No Future Without Forgiveness by Desmond Tutu
establishment of South Africa’s Truth and Reconciliation Commission was a
pioneering international event. Never had any country sought to move forward
from despotism to democracy both by exposing the atrocities committed in the
past and achieving reconciliation with its former oppressors. At the center of
this unprecedented attempt at healing a nation has been Archbishop Desmond
Tutu, whom President Nelson Mandela named as Chairman of the Truth and
Reconciliation Commission. With the final report of the Commission just
published, Archbishop Tutu offers his reflections on the profound wisdom he has
gained by helping usher South Africa through this painful experience.

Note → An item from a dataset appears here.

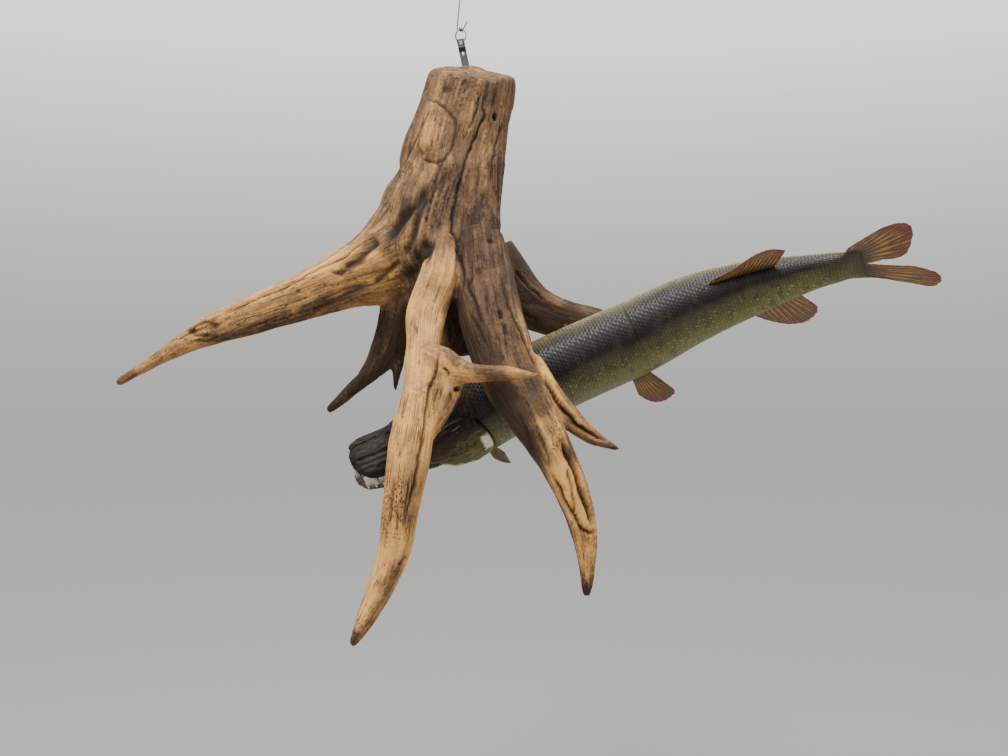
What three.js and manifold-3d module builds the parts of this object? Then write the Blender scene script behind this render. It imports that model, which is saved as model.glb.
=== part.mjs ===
// A pike mounted among the roots of a driftwood stump, hung by a steel strap and a wire.
// Millimetres, +Z up. The wall is the plane y = 0, and everything stands out from it towards -Y.
import * as THREE from "three";
import Module from "manifold-3d";
import { mergeVertices } from "three/addons/utils/BufferGeometryUtils.js";

const wasm = await Module();
wasm.setup();

// Driving dimensions
const GAP = 0.3; // clearance between pieces that touch
const STRAP_WIDTH = 11;
const STRAP_THICKNESS = 2.5;
const STRAP_TOP = 27;
const STRAP_BOTTOM = -62;
const STRAP_TURN = [0, -12, 0]; // degrees
const STRAP_CRANK = 5; // how far the top of the strap stands off the wall
const CRANK_LEVEL = 15;
const RING_HEIGHT = 22; // the level of the hole that the wire passes through
const HOLE_RADIUS = 2.8;
const SLOT_LEVEL = 6.5;
const SCREW_LEVELS = [-28, -50];
const SCREW_HEAD = 2;
const SCREW_LENGTH = 18;
const WIRE_RADIUS = 0.9;
const CORD_START = 41.6; // where the hanging wire leaves the knot
const CORD_END = 94; // where it stops, with its eye above it
const HEAD_LENGTH = 183;
const STALK_END = 738;
const JAW_OPEN = 24; // degrees
const JAW_HINGE = { s: 112, up: -20 };
const JAW_WALL = 4;
const TEETH_EACH_SIDE = 6;
const EYE_RADIUS = 10;

// The sawn top of the stump faces forward and a little to the right, with a rotted hollow in it.
const TOP_FACING = [-0.1, 0.39, -0.91];
const TOP_OFFSET = 10;
const PITH_PLACE = [6, -30, -18];
const PITH_SIZE = [17, 9, 12];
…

In No Future Without Forgiveness, Tutu argues that true reconciliation cannot be achieved by denying the past. But nor is it easy to reconcile when a nation “looks the beast in the eye.” Rather than repeat platitudes about forgiveness, he presents a bold spirituality that recognizes the horrors people can inflict upon one another, and yet retains a sense of idealism about reconciliation. With a clarity of pitch born out of decades of experience, Tutu shows readers how to move forward with honesty and compassion to build a newer and more humane world.
One Coin Found: How God’s Love Stretches to the Margins by Emmy Kegler
The stories of Scripture are for everyone. No exceptions.
Emmy Kegler has a complicated relationship with the Bible. As a queer woman who grew up in both conservative Evangelical and progressive Protestant churches, she knows too well how Scripture can be used to wound and exclude. And yet, the stories of Scripture continue to captivate and inspire her–both as a person of faith and as a pastor to a congregation. So she set out to fall in love with the Bible, wrestling with the stories inside, where she met a God who continues to seek us out–appearing again and again as a voice, a presence, and a promise.
Whenever we are pushed to the edges, our voices silenced, or our stories dismissed, God goes out after us–seeking us until we are found again. And God is seeking out those whose voices we too quickly silence and dismiss, too. Because God’s story is a story of welcome and acceptance for everyone–no exceptions.
Kegler shows us that even when we feel like lost and dusty coins–rusted from others’ indifference, misspent and misused–God picks up a broom and sweeps every corner of creation to find us.
Revenge: A Story of Hope by Laura Blumenfeld
Laura Blumenfeld’s father was shot in Jerusalem in 1986 by a member of a rebel faction of the PLO responsible for attacks on several tourists. Her father survived, but Blumenfeld’s desire for revenge haunted her. This is her story — and a fascinating study of the mechanics and psychology of vengeance.
While plotting to infiltrate her father’s shooter’s life, Blumenfeld travels the globe gathering stories of other avengers. Through interviews with Yitzhak Rabin’s assassin; members of the Albanian Blood Feud Committee; the chief of the Iranian judiciary; the mayor of Palermo, Sicily; the Israeli prime minister; priests; sports fans; fifth-grade girls; prostitutes; and more, she explores the dynamics of hate — and the fine line that sometimes separates it from love.
Ultimately, Blumenfeld’s target is more complex than the stereotypical terrorist she’d long imagined. In a surprising twist, she gets revenge, but not according to traditional expectations. She discovers a third way, a choice beyond “turn the other cheek” or “an eye for an eye.” And with it she answers the age-old question: what is the best revenge?